Developing strategies to recover crop productivity after soil compaction-A plant eco-physiological perspective

Soil compaction constitutes a major threat to the fertility of arable soils and food security. The aim of this paper is to highlight the need and opportunities for plant eco-physiological approaches to identify strategies to recover crop yields after soil compaction. Reduced productivity on compacted soil primarily results from decreased root elongation rates and thus limited accessibility to water and nutrients. Hence, strategies to recover productivity after compaction must address plant eco-physiological phenomena that underlie low root system expansion rates. In compacted soil, root growth is decreased due to high soil penetration resistance and due to low oxygen concentration in soil air caused by reduced fluid transport capability.

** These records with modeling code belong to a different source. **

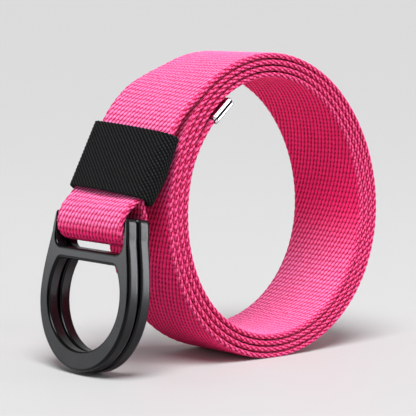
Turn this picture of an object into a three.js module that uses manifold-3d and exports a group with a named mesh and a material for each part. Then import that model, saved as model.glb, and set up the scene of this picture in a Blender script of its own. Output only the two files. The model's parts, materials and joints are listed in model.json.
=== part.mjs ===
import * as THREE from 'three';
import * as BufferGeometryUtils from 'three/addons/utils/BufferGeometryUtils.js';
import Module from 'manifold-3d';

// Canvas belt, coiled and standing on edge. Millimetres, +Z up.
// X runs across the coil with the rings on the -X side, Y runs across the strap.

const STRAP_WIDTH = 38;
const STRAP_THICKNESS = 2.05;
const STRAP_EDGE_ROUNDING = 0.45;

// Coil
const COIL_RADIUS = 55.4; // mean outer radius where the tail leaves
const COIL_TURNS = 3.94; // from where the tail leaves to the tip's mouth
const TURN_GAP = 0.3;
const FOOT_FLATTENING = 0.25;
const PEEL_ANGLE = 110; // where the tail leaves, from +X towards the top
const COIL_STEP = 5;
// Each row adds share x cosine and sine of that many waves round the coil.
const COIL_WAVES = [
  { waves: 2, cosine: -0.0421, sine: -0.0159 },
  { waves: 3, cosine: 0.0062, sine: -0.0064 },
];

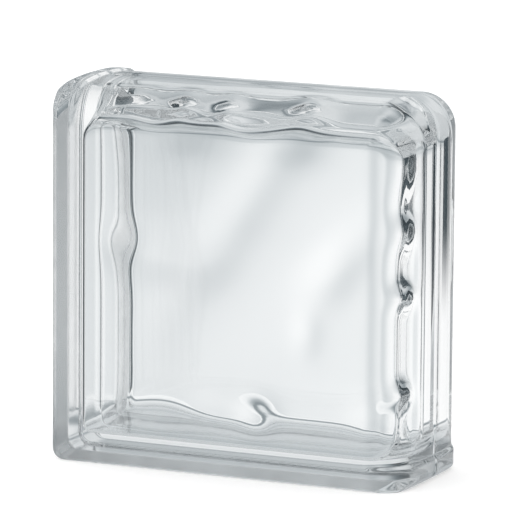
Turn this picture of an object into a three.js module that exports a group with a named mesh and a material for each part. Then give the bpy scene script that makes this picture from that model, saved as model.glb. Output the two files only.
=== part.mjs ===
// A wave-pattern glass block with two finished sides, for the free corner of a wall or parapet.
// Two half shells are pressed from clear glass and fused along their rims at mid thickness, which
// leaves a sealed air space between them. The top and right sides are finished: crowned, smooth and
// joined by a round corner. The left and bottom sides take mortar: a channel runs along them between
// the flanges of the two halves, and a collar closes each end of it.
//
// Millimetres. +X to the right, +Z up, the front face towards -Y. The origin is at the middle of
// the base, and the plane y = 0 is the seam.

import * as THREE from 'three';
import { mergeVertices } from 'three/addons/utils/BufferGeometryUtils.js';

// Overall size, over the flanges.
const WIDTH = 190;
const HEIGHT = 190;
const THICKNESS = 80;

// Outer form of the finished sides.
const CROWN = 4.6; // how far a finished side falls from the seam to the face
const FINISHED_EDGE_RADIUS = 16; // between a finished side and the face
const FINISHED_CORNER_RADIUS = 19; // round corner of the two finished sides, at the seam
const SEAM_LIP_DEPTH = 1.2; // the rounded lips of the two rims leave a groove this deep
const SEAM_LIP_WIDTH = 2.6; // from the seam to the end of a lip
const LIP_MIDDLE = 0.35; // share of that width at which the round of a lip is cut once more

// Flanges of the mortar sides, and the collars that carry them round the finished sides.
const FLANGE_THICKNESS = 8; // from the face to the side of the channel
const FLANGE_EDGE_RADIUS = 2.5; // between a flange and the face
const FLANGE_CORNER_RADIUS = 6; // where the two mortar sides meet
const COLLAR_WIDTH = 11; // along the finished side
const COLLAR_HEIGHT = 1.3; // above the finished side
const COLLAR_STEP_WIDTH = 2; // over which it falls to the finished side
const STEP_MIDDLE = 0.4; // share of that width at which it has fallen by half
const COLLAR_CORNER_RADIUS = 6.5; // between a mortar side and a finished side

// Mortar channel.
const CHANNEL_DEPTH = 4;
const CHANNEL_FLANK = 9; // the flank leans over this much of the thickness
const CHANNEL_END_WALL = 9; // glass left between the channel and a finished side
const CHANNEL_END_LEAN = 3;

// Hollow of each shell.
const WALL = 7; // glass between the hollow and the right side, at the seam
const TOP_WALL = 14; // glass between the hollow and the top, at the seam
const CHANNEL_WALL = 8.6; // glass between the hollow and the channel, at the seam
const WALL_DRAFT = 0.05; // the wall thickens by this much for each millimetre from the rim
const FACE_THICKNESS = 8.5; // from the face to the hollow, between the swells
const HOLLOW_CORNER_RADIUS = 12; // of the three corners that touch a finished side
const HOLLOW_LOW_CORNER_RADIUS = 6; // where the two mortar sides meet
const HOLLOW_FILLET = 6; // between a finished wall and the bottom of the hollow
const HOLLOW_LOW_FILLET = 2.5; // the same on the mortar sides
const BACK_SHIFT_X = -3.2; // the back hollow stands a little to the left of the front one
const BACK_SHIFT_Z = 1.2; // and a little higher
const SHIFT_REACH = 12; // depth below the seam over which each hollow leans to meet the other

// The wave pattern, pressed into the inner side of each face: smooth swells of thicker glass.
// Each has its middle, from the middle of the block, its reach along and across its heading, and
// its height. A negative height is a dip.
const FRONT_SWELLS = [
  { x: -38, z: -68, along: 13, across: 8, heading: 0, height: 0.9 },
  { x: -3, z: -59, along: 12, across: 6, heading: 0, height: 0.8 },
  { x: 14, z: -64, along: 7, across: 7, heading: 0, height: 1.5 },
  { x: 85, z: -59, along: 11, across: 7, heading: 0, height: 1.5 },
  { x: -60, z: 17, along: 6, across: 7, heading: 0, height: 1.0 },
  { x: -56, z: 84, along: 14, across: 6, heading: 90, height: 0.9 },
  { x: -26, z: 75, along: 13, across: 8, heading: 0, height: 1.4 },
  { x: 31, z: 75, along: 11, across: 8, heading: 0, height: 1.6 },
  { x: 8, z: 40, along: 44, across: 8, heading: 56, height: 0.7 },
  { x: 54, z: 8, along: 15, across: 8, heading: 55, height: 1.1 },
  { x: 66, z: 24, along: 26, across: 7, heading: 37, height: 0.4 },
  { x: 41, z: -21, along: 8, across: 5, heading: 90, height: 0.6 },
  { x: -34, z: 10, along: 18, across: 9, heading: 0, height: 1.1 },
];
const BACK_SWELLS = [
  { x: -80, z: 60, along: 60, across: 24, heading: 50, height: 1.5 },
  { x: -45, z: -5, along: 40, across: 12, heading: 50, height: 0.4 },
  { x: 60, z: 10, along: 60, across: 24, heading: 50, height: 0.8 },
  { x: 0, z: -40, along: 40, across: 12, heading: 20, height: 0.4 },
];

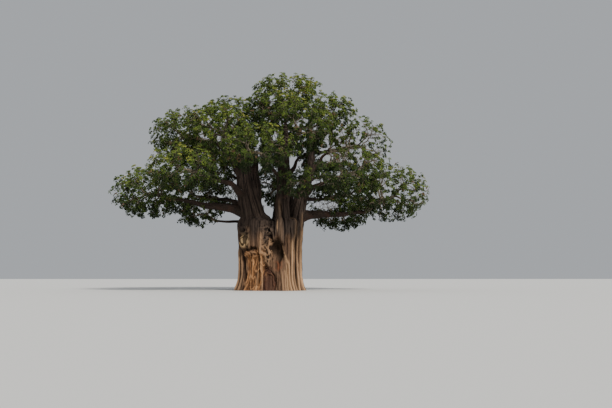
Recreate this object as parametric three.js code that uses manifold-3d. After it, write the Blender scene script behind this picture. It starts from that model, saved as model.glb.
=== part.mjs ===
// A large baobab in full leaf, rooted in level ground.
// A short, very thick, folded trunk stands on a flat cut at ground level and forks into five
// upright stems. Each bough leaves a stem and ends in its own mass of twigs and leaves.
// Millimetres, +Z up. The origin is the middle of the flat cut under the trunk.
// Turns are in degrees about +Z: 0 is +X, the right of the front view, and 270 is the front.
import * as THREE from "three";
import { mergeVertices } from "three/addons/utils/BufferGeometryUtils.js";
import Module from "manifold-3d";

const wasm = await Module();
wasm.setup();

// Driving sizes, in millimetres
const METRE = 1000;
const GAP = 0.35; // between touching pieces

const TRUNK = {
  halfWidth: 2740,
  halfDepth: 2500,
  shoulder: 5850, // height of the rim between the stems
  lobeRise: 1050, // how much higher the rim is under a stem
  lobeTaper: 0.26, // how far a lobe leans in at its top, beside its radius
  fork: 6350, // height of the saddle in the middle
  rootFlare: 430,
  flareHeight: 700,
  crownSwell: 170, // the swelling under the stems
  sides: 48,
};

// Folds stand out of the trunk and hollows sink into it: turn and half width in degrees,
// height from and to in metres, and how far out in metres.
const TRUNK_FORMS = [
  { name: "right edge fold", turn: 343, half: 8, from: -1, to: 6.6, out: 0.2 },
  { name: "right middle fold", turn: 324, half: 7, from: -1, to: 6.6, out: 0.22 },
  { name: "right front fold", turn: 309, half: 6, from: -1, to: 5.2, out: 0.18 },
  { name: "rope fold", turn: 293, half: 8, from: -1, to: 6.6, out: 0.3 },
  { name: "fork crease", turn: 267, half: 9, from: 3.6, to: 9, out: -0.55 },
  { name: "dark hollow", turn: 280, half: 9, from: 1.7, to: 4.0, out: -0.6 },
  { name: "low hollow", turn: 266, half: 11, from: 0.15, to: 1.7, out: -0.5 },
  { name: "left lobe", turn: 240, half: 24, from: 3.0, to: 9, out: 0.26 },
  { name: "stripped face", turn: 236, half: 20, from: -0.4, to: 3.0, out: -0.16 },
  { name: "burr", turn: 217, half: 11, from: 3.1, to: 4.7, out: 0.34 },
  { name: "left edge fold", turn: 194, half: 9, from: -1, to: 6.6, out: 0.2 },
  { name: "back left fold", turn: 158, half: 15, from: -1, to: 6.6, out: 0.3 },
  { name: "back left crease", turn: 132, half: 9, from: -1, to: 5.7, out: -0.3 },
  { name: "back fold", turn: 108, half: 14, from: -1, to: 6.6, out: 0.26 },
  { name: "back crease", turn: 84, half: 9, from: -1, to: 9, out: -0.42 },
  { name: "back right fold", turn: 57, half: 15, from: -1, to: 6.6, out: 0.3 },
  { name: "side crease", turn: 31, half: 7, from: -1, to: 9, out: -0.26 },
  { name: "side fold", turn: 12, half: 9, from: -1, to: 6.6, out: 0.2 },
];

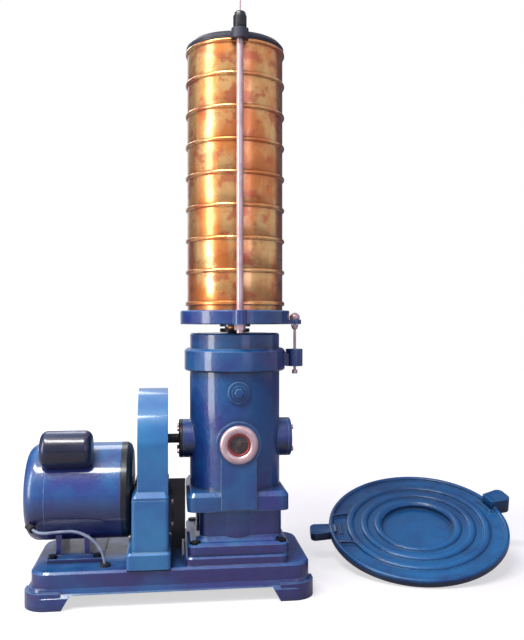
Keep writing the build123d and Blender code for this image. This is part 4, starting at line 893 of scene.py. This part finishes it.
def studio_world():
    """White to the camera and through glass, pale in reflections, and a dim violet light on the rest."""
    world = bpy.data.worlds.new("studio")
    world.use_nodes = True
    tree = world.node_tree
    ray = put(tree, "ShaderNodeLightPath").outputs
    through = reckon(tree, "MAXIMUM", ray["Is Camera Ray"], ray["Is Transmission Ray"])
    seen = blended(tree, ray["Is Glossy Ray"], SKY_ON_OBJECT, SKY_IN_GLOSS)
    background = tree.nodes["Background"]
    background.inputs["Strength"].default_value = 1.0
    feed(tree, background.inputs["Color"], blended(tree, through, seen, WHITE))
    return world


def lamp(name, place, aim, size, energy, colour=(1, 1, 1)):
    """A soft lamp of the given width and height, turned to its aim."""
    data = bpy.data.lights.new(name, "AREA")
    data.shape = "RECTANGLE"
    data.size, data.size_y = size
    data.energy = energy
    data.color = colour
    light = bpy.data.objects.new(name, data)
    light.location = place
    light.rotation_euler = (Vector(aim) - Vector(place)).to_track_quat("-Z", "Y").to_euler()
    bpy.context.scene.collection.objects.link(light)


def flag(name, left, right, material):
    """An upright card over the line from left to right, which only reflections see."""
    deselect()
    bpy.ops.mesh.primitive_plane_add(size=1)
    card = bpy.context.object
    card.name = name
    corners = [(*left, FLAG_LOW), (*right, FLAG_LOW), (*left, FLAG_TOP), (*right, FLAG_TOP)]
    for vertex, corner in zip(card.data.vertices, corners):
        vertex.co = corner
    card.data.materials.append(material)
    card.visible_camera = False
    card.visible_diffuse = False
    card.visible_shadow = False
    card.visible_transmission = False


deselect()
bpy.ops.mesh.primitive_plane_add(size=FLOOR_SIZE, location=(0, 0, 0))
floor = bpy.context.object
floor.name = "floor"
floor.data.materials.append(floor_material())

bpy.context.scene.world = studio_world()

flag_cloth = flag_material()
flag("right_flag", (2.2, 0.6), (2.2, 2.6), flag_cloth)
flag("back_flag", (0.35, 2.7), (2.2, 2.6), flag_cloth)
flag("left_flag", (-2.8, 0.9), (-1.4, 2.6), flag_cloth)

lamp("key", (-1.0, -1.3, 3.0), aim=(0.1, 0, 0.4), size=(2.0, 0.6), energy=108, colour=(1.0, 0.98, 0.94))
lamp("strip", (-2.0, -0.95, 1.0), aim=(0.13, 0, 0.75), size=(0.7, 1.9), energy=34, colour=(1.0, 0.97, 0.93))
lamp("fill", (1.2, -2.6, 1.1), aim=(0.1, 0, 0.5), size=(1.0, 1.6), energy=7, colour=(0.72, 0.62, 1.0))
lamp("rim", (-0.7, 2.4, 2.9), aim=(0.1, 0, 0.6), size=(1.2, 1.2), energy=22)

bpy.context.scene.view_settings.view_transform = "Standard"
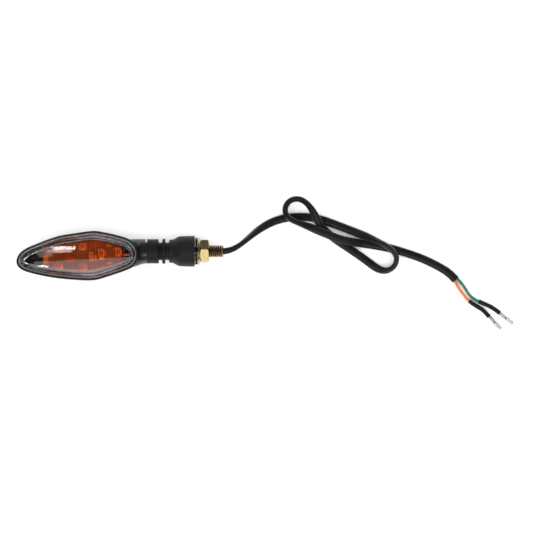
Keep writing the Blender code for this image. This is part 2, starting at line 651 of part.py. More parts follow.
def hang(name, x, nodes):
    """Parents the nodes to an empty on the stalk's axis, where the rubber bends."""
    pivot = bpy.data.objects.new(name, None)
    indicator.objects.link(pivot)
    pivot.location = Vector((x, AXIS_Y, AXIS_Z)) * MM
    for node in nodes:
        node.parent = pivot
        node.matrix_parent_inverse = Matrix.Translation(-pivot.location)


clear_scene()
indicator = new_collection("turn_signal_indicator")
cutters = new_collection("cutters", hidden=True)
housing()
gasket()
outer_lens()
inner_lens()
circuit_board()
leds()
board_parts()
inner_leads()
hang("front_bend", (COLLAR_END + RIB_START) / 2, list(indicator.objects))
stalk()
hollow_bolt()
lock_washer()
flat_washer()
hex_nut()
cable()
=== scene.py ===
"""The looks of the turn signal indicator: meshes, materials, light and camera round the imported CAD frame.

Lengths are in millimetres in the row frame, and meshes and cord paths are made in metres.
"""

import math
import bmesh
import bpy
import numpy as np
from mathutils import Matrix, Vector


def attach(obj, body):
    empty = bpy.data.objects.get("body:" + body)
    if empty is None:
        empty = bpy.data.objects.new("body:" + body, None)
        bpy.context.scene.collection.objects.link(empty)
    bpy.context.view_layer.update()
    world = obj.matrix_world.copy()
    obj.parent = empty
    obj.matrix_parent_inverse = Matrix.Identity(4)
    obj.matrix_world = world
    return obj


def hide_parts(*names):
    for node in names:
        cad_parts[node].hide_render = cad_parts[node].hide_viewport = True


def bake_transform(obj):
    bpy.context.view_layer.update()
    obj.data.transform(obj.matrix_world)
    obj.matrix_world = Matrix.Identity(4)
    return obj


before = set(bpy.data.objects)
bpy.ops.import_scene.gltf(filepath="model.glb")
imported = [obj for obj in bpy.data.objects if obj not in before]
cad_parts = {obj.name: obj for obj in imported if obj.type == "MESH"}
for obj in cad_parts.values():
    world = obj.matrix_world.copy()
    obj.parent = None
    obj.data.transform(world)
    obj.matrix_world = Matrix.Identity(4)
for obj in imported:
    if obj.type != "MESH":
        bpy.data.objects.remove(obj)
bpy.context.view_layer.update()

MM = 0.001

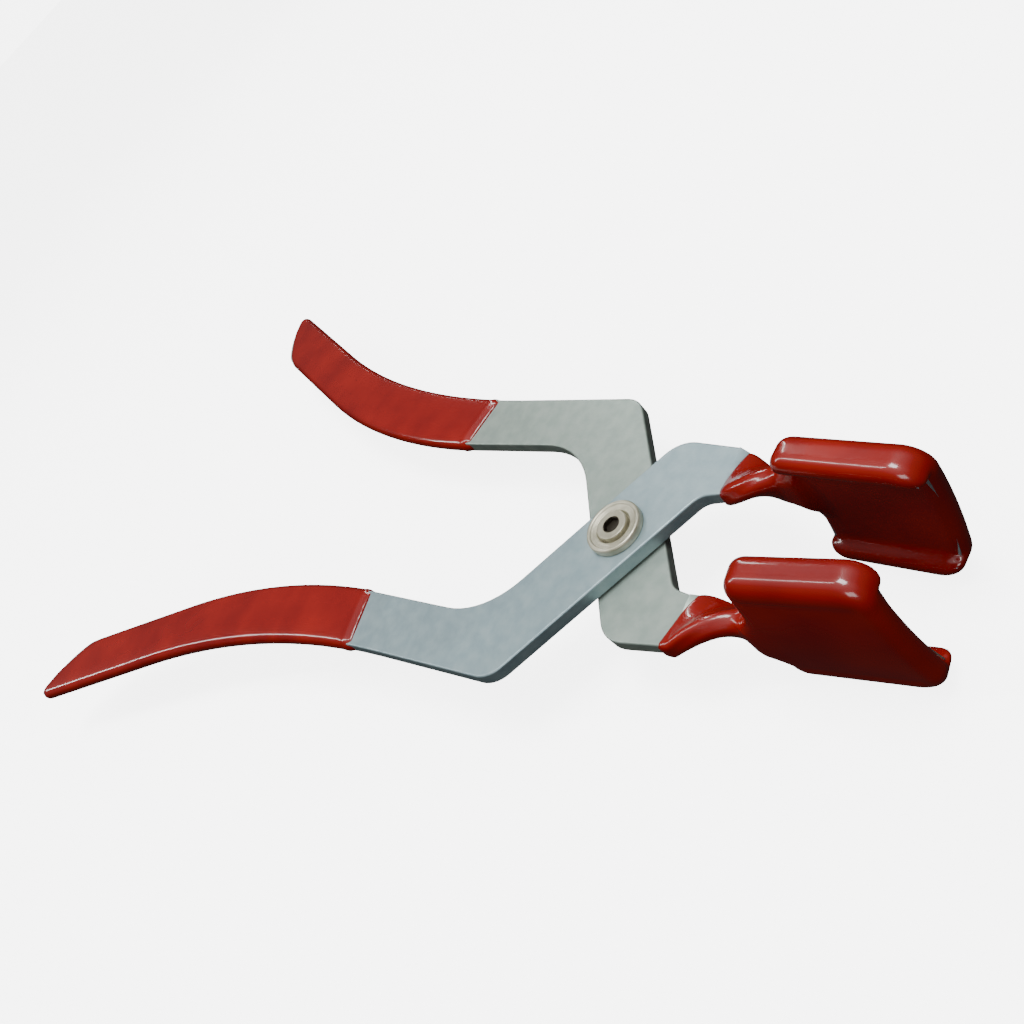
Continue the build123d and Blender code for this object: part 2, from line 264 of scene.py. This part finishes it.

Thus, plant roots are exposed to a multi-stress environment, which needs to be addressed directly when aiming to recover productivity after compaction in the long-term. Here, we discuss possibilities to increase root growth in order to enhance resource accessibility and recover crop productivity on compacted soil. Yield recovery can be achieved through breeding of novel cultivars and targeted soil management approaches. On the one hand, the tolerance of plants to the different soil physical stresses can be enhanced by selecting for specific root traits that facilitate root growth in compacted soil. Soil management approaches that improve specific physical properties of compacted soil on the other hand can facilitate root growth in compacted soil. Since plant roots are major drivers of soil structure dynamics, increasing root growth in compacted soil may not only mitigate crop productivity losses but also recover soil structure.